Marcelline va ainsi observer le drame qui se joue dans le moulin : l’attaque des prussiens, l’emprisonnement de Dominique, le meurtre du jeune soldat et  l’exécution du père Merlier. Elle met en valeur ce qui est sous-entendu dans les faits et gestes de chacun. Elle est le chœur antique qui commente l’action et en explique tous les enjeux implicites. C’est grâce à ce personnage que le scénario initial, purement factuel, prend toute sa dimension symbolique. Marcelline joue ce rôle jusqu’à la fin du drame et dénonce les horreurs de la guerre en prononçant ces ultimes mots : « Oh ! la guerre ! / Héroïque leçon et fléau de la terre[2] ! » Marcelline est donc la femme, la mère qui éprouve une haine profonde pour la guerre et en exprime toutes les horreurs. Quel que soit le camp dans lequel on se trouve, la guerre apporte inexorablement son lot de malheur et ce, quel que soit le conflit, quelle que soit l’époque à laquelle il se déroule. Universellement et intemporellement la guerre est ce que l’Homme a créé de plus horrible. D’où ce pamphlet anti-militariste que ce personnage chanteau premier acte, et immortalisé sous le titre de l’Air de la guerre, ou encore ce mouvement de  pitié lorsqu’elle observe un jeune soldat ennemi, unissant tous les soldats dans un même élan de compassion :

 

 Marcelline

 

                                Là ! debout sous le saule,

                Ce soldat ennemi ! Qu’il est fier, jeune et beau !

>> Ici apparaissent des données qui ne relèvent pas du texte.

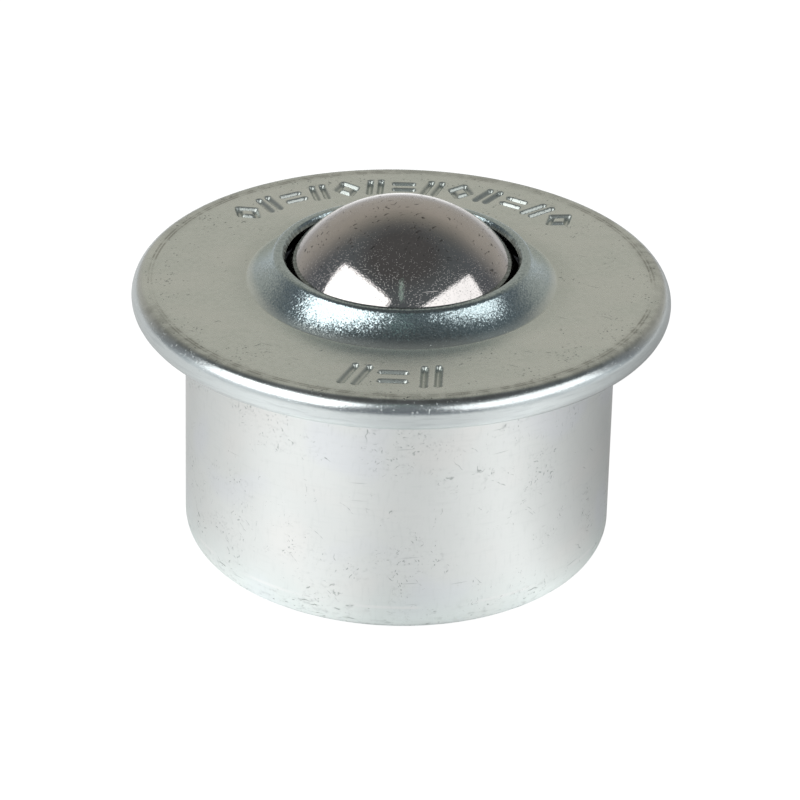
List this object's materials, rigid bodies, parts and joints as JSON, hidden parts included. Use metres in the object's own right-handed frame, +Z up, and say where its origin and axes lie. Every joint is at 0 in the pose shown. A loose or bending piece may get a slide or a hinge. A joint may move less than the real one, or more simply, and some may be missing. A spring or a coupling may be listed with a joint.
{
  "type": "ball transfer unit",
  "caption": "Flanged ball transfer unit: a captive steel ball in a pressed steel housing rolls any way on a bed of small balls, so goods can be pushed over it in every direction.",
  "frame": {"origin": "centre of the housing's flat base, which is where the unit stands", "axes": "+Z up along the unit's axis, from the base towards the load ball; X and Y are alike, because the unit is round"},
  "size_m": [0.045, 0.045, 0.0307],
  "materials": {
    "housing_steel": "bright zinc plate on drawn sheet, with fine scratches",
    "cover_steel": "satin zinc plate on pressed sheet",
    "hardened_steel": "turned and hardened, lightly oiled",
    "ball_steel": "polished bearing steel",
    "support_ball_steel": "polished bearing steel"
  },
  "bodies": {
    "housing": {"housing_cup": "housing_steel", "cover": "cover_steel", "load_seat": "hardened_steel", "retaining_ring": "hardened_steel"},
    "ball_bed": {"support_ball_bottom": "support_ball_steel", "support_balls_row_1": "support_ball_steel", "support_balls_row_2": "support_ball_steel", "support_balls_row_3": "support_ball_steel", "support_balls_row_4": "support_ball_steel", "support_balls_row_5": "support_ball_steel", "support_balls_row_6": "support_ball_steel"},
    "load_ball": {"load_ball": "ball_steel"}
  },
  "joints": [
    {"name": "bed_turn", "type": "hinge", "parent": "housing", "child": "ball_bed", "pos_m": [0, 0, 0.01961], "axis": [0, 0, 1], "continuous": true},
    {"name": "ball_roll", "type": "hinge", "parent": "ball_bed", "child": "load_ball", "pos_m": [0, 0, 0.01961], "axis": [1, 0, 0], "continuous": true}
  ]
}
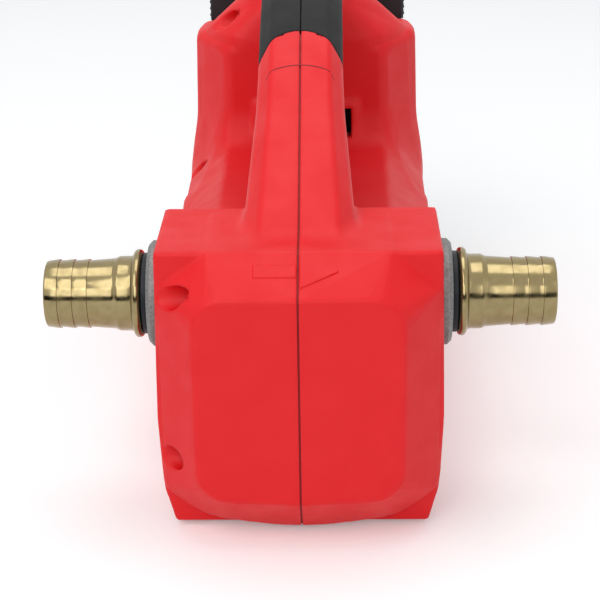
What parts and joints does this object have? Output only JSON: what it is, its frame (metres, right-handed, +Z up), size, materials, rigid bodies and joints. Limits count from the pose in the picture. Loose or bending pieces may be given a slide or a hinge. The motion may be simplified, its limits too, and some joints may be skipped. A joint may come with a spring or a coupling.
{
  "type": "battery transfer pump",
  "caption": "Hand-carried battery transfer pump: red clamshell with a D-handle, side ports with brass hose barbs, flexible-impeller pump, geared motor and slide-on pack.",
  "frame": {"origin": "bottom centre of the whole pump's box, on the floor under the feet", "axes": "+Z up, +Y from the front panel towards the battery, +X from the inlet port towards the outlet port"},
  "size_m": [0.157, 0.261, 0.1545],
  "materials": {
    "red_nylon": "moulded, fine spark texture",
    "black_rubber": "matt, soft touch",
    "seal_rubber": "smooth nitrile",
    "cast_aluminium": "die cast, tumbled",
    "polished_brass": "turned and polished",
    "zinc_steel": "zinc plated",
    "stainless": "ground stainless",
    "gear_steel": "sintered steel, oiled",
    "motor_steel": "nickel plated",
    "ferrite": "ground ferrite",
    "copper": "enamelled copper",
    "bronze": "sintered bronze",
    "contact_brass": "rolled and plated",
    "carbon": "pressed carbon",
    "natural_nylon": "moulded, natural",
    "black_nylon": "moulded, fine texture",
    "grey_nylon": "moulded",
    "red_wire": "PVC insulation",
    "black_wire": "PVC insulation",
    "cell_sleeve": "shrink sleeve",
    "circuit_board": "solder mask",
    "lamp_window": "tinted window"
  },
  "bodies": {
    "housing": {"left_housing": "red_nylon", "right_housing": "red_nylon", "housing_screws": "zinc_steel", "left_grip": "black_rubber", "right_grip": "black_rubber", "rubber_feet": "black_rubber", "pump_head": "cast_aluminium", "pump_cover": "cast_aluminium", "cover_seal": "seal_rubber", "cover_screws": "zinc_steel", "wear_plate": "stainless", "cam_insert": "stainless", "inlet_barb": "polished_brass", "outlet_barb": "polished_brass", "inlet_gasket": "seal_rubber", "outlet_gasket": "seal_rubber", "shaft_seal": "seal_rubber", "front_bearing": "stainless", "rear_bearing": "stainless", "gearcase": "cast_aluminium", "gearcase_screws": "zinc_steel", "ring_gear": "gear_steel", "motor_can": "motor_steel", "field_magnets": "ferrite", "motor_end_cap": "cast_aluminium", "brush_holders": "contact_brass", "carbon_brushes": "carbon", "motor_bushes": "bronze", "switch_body": "black_nylon", "battery_rails": "black_nylon", "terminal_block": "black_nylon", "terminal_blades": "contact_brass", "red_leads": "red_wire", "black_leads": "black_wire"},
    "impeller_drive": {"pump_shaft": "stainless", "impeller": "seal_rubber", "impeller_insert": "polished_brass", "planet_carrier": "gear_steel", "carrier_pins": "stainless"},
    "planet_1": {"planet_gear_1": "gear_steel"},
    "planet_2": {"planet_gear_2": "gear_steel"},
    "planet_3": {"planet_gear_3": "gear_steel"},
    "rotor": {"motor_shaft": "stainless", "sun_pinion": "gear_steel", "armature_core": "motor_steel", "windings": "copper", "commutator": "copper", "cooling_fan": "natural_nylon"},
    "rocker": {"rocker": "black_nylon"},
    "battery": {"pack_front_shell": "black_nylon", "pack_rear_shell": "black_nylon", "pack_cells": "cell_sleeve", "pack_board": "circuit_board", "pack_contacts": "contact_brass", "left_release_spring": "zinc_steel", "right_release_spring": "zinc_steel", "gauge_lights": "lamp_window"},
    "left_release": {"left_release": "grey_nylon"},
    "right_release": {"right_release": "grey_nylon"},
    "gauge_button": {"gauge_button": "grey_nylon"}
  },
  "joints": [
    {"name": "rotor_spin", "type": "hinge", "parent": "housing", "child": "rotor", "pos_m": [0, -0.01205, 0.042], "axis": [0, 1, 0], "continuous": true},
    {"name": "impeller_spin", "type": "hinge", "parent": "housing", "child": "impeller_drive", "pos_m": [0, -0.09605, 0.042], "axis": [0, 1, 0], "continuous": true},
    {"name": "planet_1_spin", "type": "hinge", "parent": "impeller_drive", "child": "planet_1", "pos_m": [0.0105, -0.051, 0.042], "axis": [0, 1, 0], "continuous": true},
    {"name": "planet_2_spin", "type": "hinge", "parent": "impeller_drive", "child": "planet_2", "pos_m": [-0.00525, -0.051, 0.03291], "axis": [0, 1, 0], "continuous": true},
    {"name": "planet_3_spin", "type": "hinge", "parent": "impeller_drive", "child": "planet_3", "pos_m": [-0.00525, -0.051, 0.05109], "axis": [0, 1, 0], "continuous": true},
    {"name": "rocker_tilt", "type": "hinge", "parent": "housing", "child": "rocker", "pos_m": [0, 0.04935, 0.0863], "axis": [0, 0, 1], "range_deg": [0, 16]},
    {"name": "battery_slide", "type": "slide", "parent": "housing", "child": "battery", "axis": [0, 0, 1], "range_m": [0, 0.07]},
    {"name": "left_release_press", "type": "slide", "parent": "battery", "child": "left_release", "axis": [1, 0, 0], "range_m": [0, 0.0025], "stiffness_N_per_m": 600, "springref_m": -0.002, "deforming": ["left_release_spring"]},
    {"name": "right_release_press", "type": "slide", "parent": "battery", "child": "right_release", "axis": [-1, 0, 0], "range_m": [0, 0.0025], "stiffness_N_per_m": 600, "springref_m": -0.002, "deforming": ["right_release_spring"]},
    {"name": "gauge_press", "type": "slide", "parent": "battery", "child": "gauge_button", "axis": [0, -1, 0], "range_m": [0, 0.0005], "stiffness_N_per_m": 400, "springref_m": -0.0005}
  ],
  "couplings": [
    {"joint": "impeller_spin", "follows": "rotor_spin", "ratio": 0.2},
    {"joint": "planet_1_spin", "follows": "rotor_spin", "ratio": -0.53333},
    {"joint": "planet_2_spin", "follows": "rotor_spin", "ratio": -0.53333},
    {"joint": "planet_3_spin", "follows": "rotor_spin", "ratio": -0.53333}
  ]
}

                                A sa robuste épaule,

                Son lourd fusil n’est qu’un léger roseau.

 

                Il ressemble à mon Jean ! Et, comme lui, sans doute,

                Il se bat bien et va, qui sait ? pauvre étranger,

-Sans larmes, je n’y puis songer,-

Loin des siens tomber mort, sur quelque route,

Dans quelque coin. Le triste sort, hélas[3] !

 

Le naturalisme zolien acquiert donc une ampleur nouvelle et s’accompagne d’une condamnation des horreurs de la guerre, de la misère des soldats, qu’ils soient français ou ennemis. Cette dénonciation est renforcée par une modification scénique qui aurait pu être fatale à l’œuvre. En effet, Léon Carvalho, durant les répétitions à l’Opéra-Comique, souhaite que le drame soit transposé au temps de la Révolution Française et qu’il ne se déroule plus explicitement pendant la guerre de 1870, ceci afin de ne pas choquer le public en montrant sur scène des uniformes allemands. Zola et Bruneau acceptent cette concession avec regret et, dans les futures reprises, notamment en France, le musicien aura beaucoup de mal à faire accepter par les autorités locales que son œuvre soit replacée dans son véritable contexte historique. Il multipliera les entrevues avec les préfets afin de faire plier à ses désirs les autorités politiques encore toutes puissantes dans les théâtres français. Pourtant, ce changement scénique démontre que le drame est transposable à tous les conflits, à tous les lieux géographiques, à tous les temps. C’est un opéra intemporel et universel que Zola et Bruneau ont créé et leur dénonciation d’un épisode de la guerre de 1870 est valable pour n’importe quel conflit. D’ailleurs, lorsque le théâtre de Giessen, en Allemagne, a repris cet ouvrage en 2001, les costumes et les décors nous replongeaient dans la France de 1939 sans que le texte soit modifié et sans anachronisme. L’Attaque du moulin est ainsi devenu le symbole d’une pensée anti-guerrière et a largement dépassé le cadre dévolu à la nouvelle.

 

Emile Zola, avec ces expériences lyriques qui ont rencontré un succès inespéré puisqu’elles ont conquis les théâtres français et européens, (Covent-Garden de Londres, Monnaie de Bruxelles, Hambourg, …) possède enfin les clefs d’un théâtre naturaliste, certes musical, mais dont il peut, s’il le souhaite, concevoir lui-même les modalités d’application. C’est pourquoi il entreprend d’écrire lui-même des livrets d’opéra pour Alfred Bruneau. Il importe que les deux hommes, devenus très proches et semblables d’esprit, travaillent de concert, sans  l’intermédiaire d’un librettiste avec qui ils ne pouvaient plus s’entendre.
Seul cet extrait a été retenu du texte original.